個人差はあるだろうけど、確かに『泣きのピーク』ある!!
もっと早く教えて欲しかったー!
タローが1歳前だった時、ベビーマッサージに参加した。
まだ首が座らない赤ちゃんと一緒に参加してるママと話したら、
「この子、おっぱい飲む時以外はずっと寝てて暇なの。楽〜。」
と、そのママが言う。
ああ、タローは結構泣いたりいろいろあってすごく大変だったけど、他の人はこんな楽なんだ…と軽くショックを受けてた。
それからしばらくは、「赤ちゃんのお世話、大変だよね。
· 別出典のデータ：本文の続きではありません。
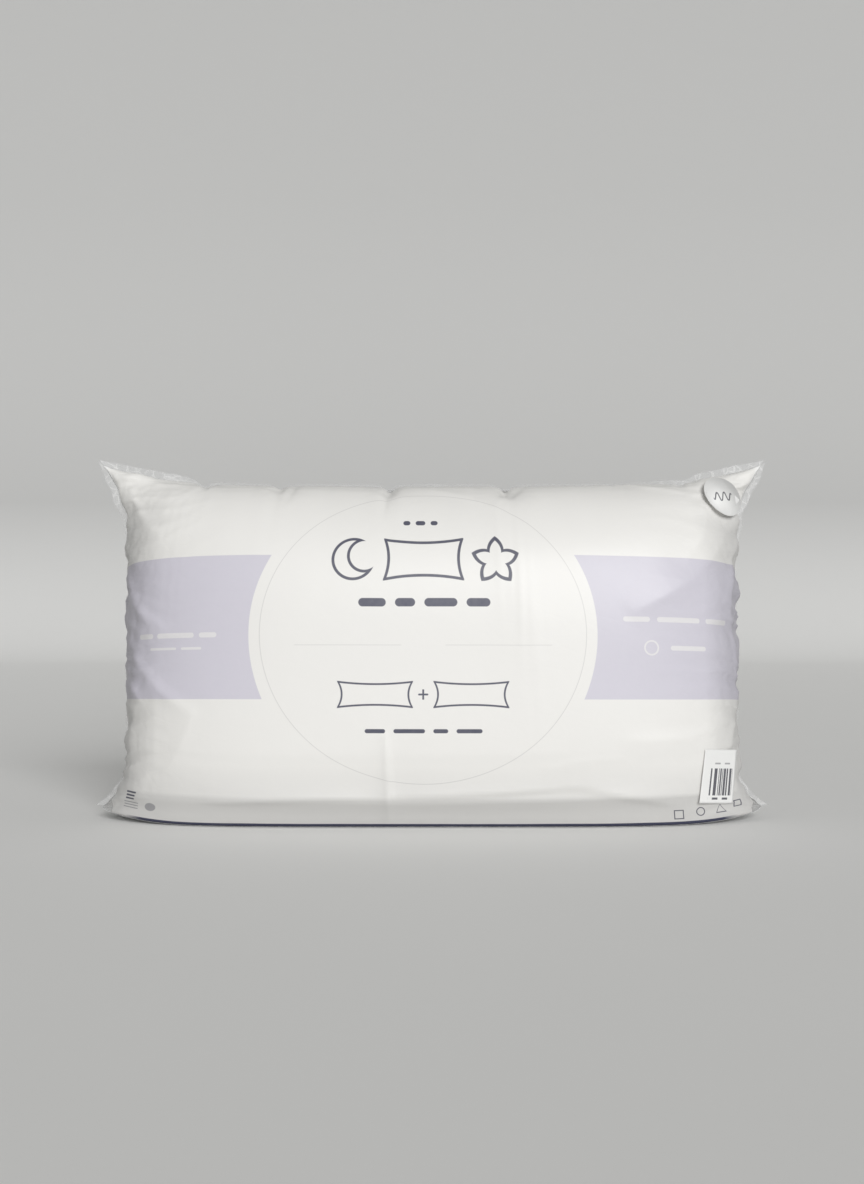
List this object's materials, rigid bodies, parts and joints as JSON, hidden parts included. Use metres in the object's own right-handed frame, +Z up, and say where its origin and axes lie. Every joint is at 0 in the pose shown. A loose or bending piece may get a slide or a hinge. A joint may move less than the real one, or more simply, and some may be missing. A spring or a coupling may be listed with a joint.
{
  "type": "bed pillow twin pack in film bag",
  "caption": "Pair of fibre-filled bed pillows sealed in a puffed, printed film bag that stands on its long flat base; ears at the upper corners and clear flaps at the lower ends",
  "frame": {"origin": "On the surface the pack stands on, under the middle of its bounding box.", "axes": "+X to the right of a person facing the pack, +Y away from that person through the pack's thickness, +Z up"},
  "size_m": [0.7716, 0.217, 0.4121],
  "materials": {
    "printed_film": "thin polythene film, printed opaque warm white, soft gloss",
    "clear_film": "thin clear polythene film, glossy",
    "label_paper": "matt white sticker paper",
    "microfibre": "close-woven brushed microfibre",
    "sewing_thread": "overlocked polyester thread",
    "hollow_fibre": "loose siliconised hollow fibre",
    "woven_tag": "satin woven tape"
  },
  "bodies": {
    "root": {"bag_front_film": "printed_film", "bag_back_film": "printed_film", "bag_base_gusset": "clear_film", "bag_top_seal": "clear_film", "bag_left_seal": "clear_film", "bag_right_seal": "clear_film", "price_label": "label_paper", "barcode_label": "label_paper", "front_pillow_cover_front": "microfibre", "front_pillow_cover_back": "microfibre", "front_pillow_edge_seam": "sewing_thread", "front_pillow_closing_seam": "sewing_thread", "front_pillow_fibre_fill": "hollow_fibre", "front_pillow_care_label": "woven_tag", "rear_pillow_cover_front": "microfibre", "rear_pillow_cover_back": "microfibre", "rear_pillow_edge_seam": "sewing_thread", "rear_pillow_closing_seam": "sewing_thread", "rear_pillow_fibre_fill": "hollow_fibre", "rear_pillow_care_label": "woven_tag"}
  },
  "joints": []
}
」と、他の人にあんまり言えなくなってた。
でも、こんなポスターがあるっていうことは、きっと赤ちゃんが泣いて大変な思いしてるママはいっぱいいるんだ!そうだよね、赤ちゃんは泣くんだよ!でも、ピーク過ぎたら泣かなくなってくるんだよ!
このポスターは、この瞬間からずっと、私の心のお守りになりました。
ちなみに、泣きのピークは新生児の頃の泣きで、少し成長してくると夜泣きがあり、もう少し成長するとイヤイヤ期がありで、泣くのは泣くんだけどね。